Kiedy nagrywam płytę, wiem, że dziadek będzie mi towarzyszył w studiu przez wiele godzin. Choć skończył osiemdziesiątkę, bez wahania poleci na drugi koniec świata, by obejrzeć mój koncert. Regularnie odbywa dwudziestodwugodzinne loty z Vancouver do Australii, by spędzać ze mną czas, choć wydaje się to zbytnim obciążeniem dla osoby w jego wieku. Wiem, że zawsze marzył, by być piosenkarzem, dlatego cieszę się, że spełniłem nasze wspólne marzenie. Często opowiadam o nim podczas występów. Dziadek pracował jako hydraulik, ale gdy dostawał zlecenie od jakiegoś muzyka, nie brał pieniędzy, jeśli ten się zgodził, bym mógł z nim wystąpić. Inne dzieciaki chodziły do centrów handlowych, ja śpiewałem w hotelowych klubach, z artystami przynajmniej trzy razy starszymi ode mnie. Dziadek był gotów wiele dla mnie zrobić. Towarzyszył mi na przesłuchaniach i podczas występów w programach poszukujących młodych talentów.
Mają rację ci, którzy sądzą, że droga do sławy jest ciężka i pełna wyrzeczeń. Jako dzieciak byłem bardzo pewny swoich umiejętności. Nigdy nie przypuszczałem, że czeka mnie dziesięć lat wytężonej harówki. Przeżyłem wiele chwil zwątpienia i niejednokrotnie miałem chęć zrezygnować.
Wiem, że to truizm, ale za wszystko trzeba płacić. Kanadyjski pisarz Malcolm Gladwell1 wyliczył, że potrzeba około dziesięciu tysięcy godzin ciężkiej pracy, by osiągnąć sukces w jakiejś dziedzinie. Obojętne, czy chodziło o Mozarta, Beatlesów czy Billa Gatesa. Zgadzam się z nim. Bez względu na to, jak wielki masz talent, musisz włożyć masę wysiłku, zanim będziesz mógł usiąść i powiedzieć: „Udało mi się”.

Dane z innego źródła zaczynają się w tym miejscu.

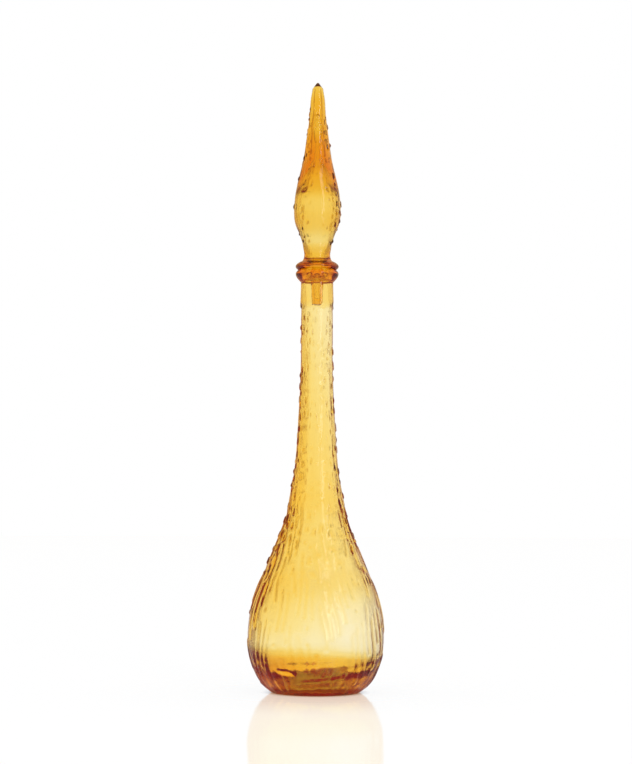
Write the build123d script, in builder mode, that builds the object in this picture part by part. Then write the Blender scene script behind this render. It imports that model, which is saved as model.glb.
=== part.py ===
"""Genie bottle: a tall mould-blown amber glass decanter with a long spired glass stopper.

The bottle is a drop-shaped bulb that draws in to a long neck. It stands on a narrow ring round a
pushed-up base, and a ring of glass is wound round its mouth. The stopper is a hollow blown spire
on a wound collar, over a tapered peg that hangs loose in the mouth. The hollow runs on down into
the peg, whose end is closed. The collar rests flat on the lip ring, so the stopper lifts straight
out.

Sizes are in millimetres. The bottle's axis is Z, and it stands on the XY plane.
"""

from build123d import *
import os

# Outside of the bottle
bottle_height = 388.0
belly_radius = 63.5
belly_height = 50.0
foot_radius = 40.0
foot_width = 4.5
kick_height = 12.0
neck_radius = 14.8

# Walls of the bottle
belly_wall = 1.6
shoulder_wall = 4.9
neck_wall = 2.8
kick_thickness = 5.0
heel_thickness = 6.5
floor_radius = 34.0

# Mouth, and the lip ring wound round it
mouth_radius = 10.6
mouth_length = 6.0
mouth_flare_length = 4.6
mouth_rounding = 0.8
lip_ring_height = 11.6
lip_ring_radius = 19.7
lip_ring_bulge_height = 7.8
lip_land_radius = 17.2

# Stopper
peg_length = 31.0
peg_clearance = 4.2
peg_taper = 1.5
peg_bore_radius = 3.2
peg_end_thickness = 4.0
peg_end_rounding = 0.9
peg_head_radius = 9.2
head_bore_radius = 7.0
head_bore_depth = 3.8
head_funnel_length = 5.4
collar_thickness = 7.2
collar_radius = 19.8
collar_bulge_height = 2.8
collar_land_radius = 17.9
collar_top_radius = 15.4
spire_height = 164.8
spire_radius = 22.5
spire_foot_radius = 14.6
tip_length = 5.8
tip_radius = 4.9
tip_rounding = 0.6
hollow_height = 135.0
hollow_radius = 17.4

# Heel, outside: share of the height from foot to belly, share of the way out from foot to belly
heel_shares = [(0.075, 0.245), (0.22, 0.536), (0.42, 0.753), (0.68, 0.932)]
# Heel, inside: share of the height from floor to belly, share of the way out from floor to belly
inner_heel_shares = [
    (0.140, 0.308),
    (0.278, 0.477),
    (0.393, 0.634),
    (0.529, 0.756),
    (0.644, 0.867),
    (0.782, 0.964),
]
# Shoulder and neck: share of the height from belly to lip ring, share of the way in from belly
# to neck, share of the change to the shoulder's wall, share of the change to the neck's wall
shoulder_shares = [
    (0.083, 0.058, 0.15, 0.0),
    (0.172, 0.257, 0.80, 0.0),
    (0.264, 0.509, 1.0, 0.0),
    (0.353, 0.717, 1.0, 0.0),
    (0.401, 0.779, 1.0, 0.12),
    (0.460, 0.854, 1.0, 0.25),
    (0.551, 0.908, 1.0, 0.38),
    (0.767, 0.979, 1.0, 0.7),
    (0.930, 0.987, 1.0, 0.95),
]
# Spire, outside: share of its height, share of its largest radius
spire_shares = [
    (0.036, 0.531),
    (0.095, 0.631),
    (0.150, 0.769),
    (0.207, 0.938),
    (0.300, 1.0),
    (0.372, 0.958),
    (0.484, 0.782),
    (0.593, 0.606),
    (0.680, 0.518),
    (0.763, 0.429),
    (0.897, 0.302),
]
# Hollow of the spire: share of its height, share of its largest radius
hollow_shares = [
    (0.058, 0.397),
    (0.095, 0.503),
    (0.139, 0.638),
    (0.221, 0.822),
    (0.302, 0.966),
    (0.384, 1.0),
    (0.465, 0.891),
    (0.517, 0.700),
    (0.584, 0.511),
    (0.628, 0.356),
    (0.680, 0.190),
    (0.739, 0.110),
    (0.813, 0.100),
    (0.902, 0.172),
    (0.961, 0.121),
]

# Directions that the outlines leave and meet their ends in
UP, DOWN, IN, OUT = (0, 1), (0, -1), (-1, 0), (1, 0)
HEEL_RISE = (2, 1)
KICK_FALL = (1, -1)
BEAD_RISE = (1, 1)
BEAD_CLOSE = (-1, 1)
COLLAR_CLOSE = (-2, 1)
SPIRE_FOOT_RISE = (-3, 2)
TIP_RISE = (-1, 8)
# Their pace at both ends, against an even pace along the chords between their points
END_PACE = (1, 1)

# Heights and radii that follow from the sizes above
foot_inner_radius = foot_radius - foot_width
peg_radius = mouth_radius - peg_clearance
peg_end_radius = peg_radius - peg_taper
peg_bore_end_radius = peg_bore_radius - peg_taper
peg_base = bottle_height - peg_length
peg_bore_base = peg_base + peg_end_thickness
lip_ring_base = bottle_height - lip_ring_height
neck_rise = lip_ring_base - belly_height
neck_bore = neck_radius - neck_wall
mouth_base = bottle_height - mouth_length
mouth_flare_base = mouth_base - mouth_flare_length
kick_top = kick_height + kick_thickness
spire_base = bottle_height + collar_thickness
head_funnel_top = spire_base - head_bore_depth
head_funnel_base = head_funnel_top - head_funnel_length
spire_top = spire_base + spire_height
tip_base = spire_top - tip_length
lip_ring_bulge = (lip_ring_radius, lip_ring_base + lip_ring_bulge_height)
collar_bulge = (collar_radius, bottle_height + collar_bulge_height)


def heel_point(rise, way_out):
    """A point of the heel's outside."""
    return (foot_radius + way_out * (belly_radius - foot_radius), rise * belly_height)


def inner_heel_point(rise, way_out):
    """A point of the heel's inside."""
    reach = belly_radius - belly_wall - floor_radius
    height = belly_height - heel_thickness
    return (floor_radius + way_out * reach, heel_thickness + rise * height)


def shoulder_point(rise, way_in):
    """A point of the outside from the belly up to the lip ring."""
    return (belly_radius - way_in * (belly_radius - neck_radius), belly_height + rise * neck_rise)


def inner_shoulder_point(rise, way_in, to_shoulder, to_neck):
    """The same point on the inside, one wall further in."""
    radius, height = shoulder_point(rise, way_in)
    to_belly = belly_wall + to_shoulder * (shoulder_wall - belly_wall)
    return (radius - to_belly - to_neck * (neck_wall - shoulder_wall), height)


def spire_point(rise, swell):
    """A point of the spire's outside."""
    return (swell * spire_radius, spire_base + rise * spire_height)


def hollow_point(rise, swell):
    """A point of the hollow inside the spire."""
    return (swell * hollow_radius, spire_base + rise * hollow_height)


# Bulb and neck, blown in one: up the outside, over the mouth and down the inside
with BuildPart() as bottle:
    with BuildSketch(Plane.XZ):
        with BuildLine():
            Line((foot_inner_radius, 0), (foot_radius, 0))
            Spline(
                (foot_radius, 0),
                *[heel_point(*share) for share in heel_shares],
                (belly_radius, belly_height),
                tangents=[HEEL_RISE, UP], tangent_scalars=END_PACE,
            )
            Spline(
                (belly_radius, belly_height),
                *[shoulder_point(rise, way_in) for rise, way_in, _, _ in shoulder_shares],
                (neck_radius, lip_ring_base),
                tangents=[UP, UP], tangent_scalars=END_PACE,
            )
            Polyline(
                (neck_radius, lip_ring_base),
                (neck_radius, bottle_height),
                (mouth_radius + mouth_rounding, bottle_height),
            )
            RadiusArc(
                (mouth_radius + mouth_rounding, bottle_height),
                (mouth_radius, bottle_height - mouth_rounding),
                -mouth_rounding,
            )
            Line((mouth_radius, bottle_height - mouth_rounding), (mouth_radius, mouth_base))
            Spline(
                (mouth_radius, mouth_base),
                (neck_bore, mouth_flare_base),
                tangents=[DOWN, DOWN], tangent_scalars=END_PACE,
            )
            Spline(
                (neck_bore, mouth_flare_base),
                *[inner_shoulder_point(*share) for share in reversed(shoulder_shares)],
                (belly_radius - belly_wall, belly_height),
                tangents=[DOWN, DOWN], tangent_scalars=END_PACE,
            )
            Spline(
                (belly_radius - belly_wall, belly_height),
                *[inner_heel_point(*share) for share in reversed(inner_heel_shares)],
                (floor_radius, heel_thickness),
                tangents=[DOWN, IN], tangent_scalars=END_PACE,
            )
            Spline(
                (floor_radius, heel_thickness), (0, kick_top),
                tangents=[IN, IN], tangent_scalars=END_PACE,
            )
            Line((0, kick_top), (0, kick_height))
            Spline(
                (0, kick_height), (foot_inner_radius, 0),
                tangents=[OUT, KICK_FALL], tangent_scalars=END_PACE,
            )
        make_face()
    revolve(axis=Axis.Z)
bottle.part.label = "bottle"

# Ring of glass wound round the top of the neck, flat on top
with BuildPart() as lip_ring:
    with BuildSketch(Plane.XZ):
        with BuildLine():
            Spline(
                (neck_radius, lip_ring_base), lip_ring_bulge,
                tangents=[BEAD_RISE, UP], tangent_scalars=END_PACE,
            )
            Spline(
                lip_ring_bulge, (lip_land_radius, bottle_height),
                tangents=[UP, BEAD_CLOSE], tangent_scalars=END_PACE,
            )
            Polyline(
                (lip_land_radius, bottle_height),
                (neck_radius, bottle_height),
                (neck_radius, lip_ring_base),
            )
        make_face()
    revolve(axis=Axis.Z)
lip_ring.part.label = "lip_ring"

# Peg of the stopper: tapered below the collar, closed at its end and bored out to a funnel in its head
with BuildPart() as stopper_peg:
    with BuildSketch(Plane.XZ):
        with BuildLine():
            Polyline(
                (0, peg_base),
                (peg_end_radius, peg_base),
                (peg_radius, bottle_height),
                (peg_head_radius, bottle_height),
                (peg_head_radius, spire_base),
                (head_bore_radius, spire_base),
                (head_bore_radius, head_funnel_top),
            )
            Spline(
                (head_bore_radius, head_funnel_top),
                (peg_bore_radius, head_funnel_base),
                tangents=[DOWN, DOWN], tangent_scalars=END_PACE,
            )
            Polyline(
                (peg_bore_radius, head_funnel_base),
                (peg_bore_end_radius, peg_bore_base),
                (0, peg_bore_base),
                (0, peg_base),
            )
        make_face()
    revolve(axis=Axis.Z)
    peg_end = stopper_peg.faces().sort_by(Axis.Z)[0]
    fillet(peg_end.edges(), radius=peg_end_rounding)
stopper_peg.part.label = "stopper_peg"

# Collar wound round the peg's head, flat underneath where it rests on the lip ring
with BuildPart() as stopper_collar:
    with BuildSketch(Plane.XZ):
        with BuildLine():
            Line((peg_head_radius, bottle_height), (collar_land_radius, bottle_height))
            Spline(
                (collar_land_radius, bottle_height), collar_bulge,
                tangents=[BEAD_RISE, UP], tangent_scalars=END_PACE,
            )
            Spline(
                collar_bulge, (collar_top_radius, spire_base),
                tangents=[UP, COLLAR_CLOSE], tangent_scalars=END_PACE,
            )
            Polyline(
                (collar_top_radius, spire_base),
                (peg_head_radius, spire_base),
                (peg_head_radius, bottle_height),
            )
        make_face()
    revolve(axis=Axis.Z)
stopper_collar.part.label = "stopper_collar"

# Hollow spire on the collar: waist, bulge and long point outside, blown hollow inside
with BuildPart() as stopper_spire:
    with BuildSketch(Plane.XZ):
        with BuildLine():
            Line((head_bore_radius, spire_base), (spire_foot_radius, spire_base))
            Spline(
                (spire_foot_radius, spire_base),
                *[spire_point(*share) for share in spire_shares],
                (tip_radius, tip_base),
                tangents=[SPIRE_FOOT_RISE, TIP_RISE], tangent_scalars=END_PACE,
            )
            Line((tip_radius, tip_base), (tip_rounding, spire_top))
            Line((tip_rounding, spire_top), (0, spire_top))
            Line((0, spire_top), (0, spire_base + hollow_height))
            Spline(
                (0, spire_base + hollow_height),
                *[hollow_point(*share) for share in reversed(hollow_shares)],
                (head_bore_radius, spire_base),
                tangents=[OUT, DOWN], tangent_scalars=END_PACE,
            )
        make_face()
    revolve(axis=Axis.Z)
stopper_spire.part.label = "stopper_spire"

os.makedirs("parts", exist_ok=True)
for piece in (bottle, lip_ring, stopper_peg, stopper_collar, stopper_spire):
    export_step(piece.part, f"parts/{piece.part.label}.step")
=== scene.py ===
"""Genie bottle: a tall amber decanter with a bark-like relief and a hollow spired stopper.

Lengths are in metres. The bottle's axis is Z, as in the frame, and it stands on the plane z = 0.
"""

import math

import bpy
import numpy as np
from mathutils import Matrix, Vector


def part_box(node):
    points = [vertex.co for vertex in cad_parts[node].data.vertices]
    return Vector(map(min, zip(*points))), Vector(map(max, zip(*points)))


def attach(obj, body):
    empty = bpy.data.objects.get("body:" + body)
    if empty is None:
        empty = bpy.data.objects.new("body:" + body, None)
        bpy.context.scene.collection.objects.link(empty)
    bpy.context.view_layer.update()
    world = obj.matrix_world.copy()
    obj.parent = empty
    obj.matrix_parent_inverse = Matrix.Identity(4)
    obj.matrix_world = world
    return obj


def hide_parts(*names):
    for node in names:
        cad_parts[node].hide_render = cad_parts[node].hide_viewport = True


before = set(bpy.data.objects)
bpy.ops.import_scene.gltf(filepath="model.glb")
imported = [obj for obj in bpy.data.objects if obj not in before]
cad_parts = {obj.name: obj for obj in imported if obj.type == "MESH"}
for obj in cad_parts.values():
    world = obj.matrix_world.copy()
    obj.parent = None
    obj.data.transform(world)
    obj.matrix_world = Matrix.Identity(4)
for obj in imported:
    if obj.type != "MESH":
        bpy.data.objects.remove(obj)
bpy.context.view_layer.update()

# Sizes that the frame gives
bottle_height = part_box("bottle")[1].z
belly_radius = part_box("bottle")[1].x
lip_ring_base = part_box("lip_ring")[0].z
lip_ring_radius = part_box("lip_ring")[1].x
peg_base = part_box("stopper_peg")[0].z
collar_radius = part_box("stopper_collar")[1].x
spire_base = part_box("stopper_spire")[0].z
spire_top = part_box("stopper_spire")[1].z

# Bottle
belly_height = 0.050
foot_radius = 0.040
foot_width = 0.0045
kick_height = 0.012
neck_radius = 0.0148
belly_wall = 0.0016
shoulder_wall = 0.0049
neck_wall = 0.0028
kick_thickness = 0.005
heel_thickness = 0.0065
floor_radius = 0.034
mouth_radius = 0.0106
mouth_length = 0.0060
mouth_flare_length = 0.0046
mouth_rounding = 0.0008
lip_ring_bulge_height = 0.0078
lip_land_radius = 0.0172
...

Tak między nami – wciąż jeszcze nie jestem na tym etapie.
Na mój rozwój jako artysty i człowieka miała wpływ nie tylko rodzina. Burnaby, gdzie dorastałem, to niewielkie miasto w pobliżu Vancouver. Mieszka w nim wielu imigrantów z Italii. Nic dziwnego, że mamy dużo włoskich restauracji, sklepów spożywczych i kawiarni, w których starsi panowie przesiadują całe godziny nad filiżanką espresso. Spędziłem w tym miejscu dzieciństwo i wciąż czuję się z nim mocno związany. Nie zawsze było różowo, miałem problemy jak każdy nastolatek. W liceum trzymałem się z boku i raczej nie należałem do klasowej paczki najpopularniejszych uczniów, choć lubiłem i uprawiałem sport. Nie pamiętam, żebym miał stałą dziewczynę. Nie uczyłem się zbyt dobrze, ale bywałem piekielnie ambitny. Na lekcji angielskiego pewien chłopak powiedział kiedyś przy całej klasie, że jestem głupi. Zawziąłem się i postanowiłem dostać na koniec roku szóstkę tylko dlatego, by mu pokazać, że mogę być od niego lepszy. Nie przeszkodziło mi to zarobić dwójki na banalnie łatwych zajęciach z gotowania, ponieważ zamiast uważać, gadałem z koleżankami. Nie myślcie jednak, że byłem klasowym podrywaczem. Najczęściej zachowywałem się jak dupek. Dziewczyny wytrzymywały ze mną najwyżej tydzień. Uwielbiałem rozrabiać. Podczas szkolnej wycieczki do piekarni ukradłem dla zabawy chleb. Dostałem za to szlaban na wyjścia klasowe, a mama była bardzo niezadowolona. Lubiłem pakować się w kłopoty. Jedynie muzyka była czymś, na czym potrafiłem się skoncentrować.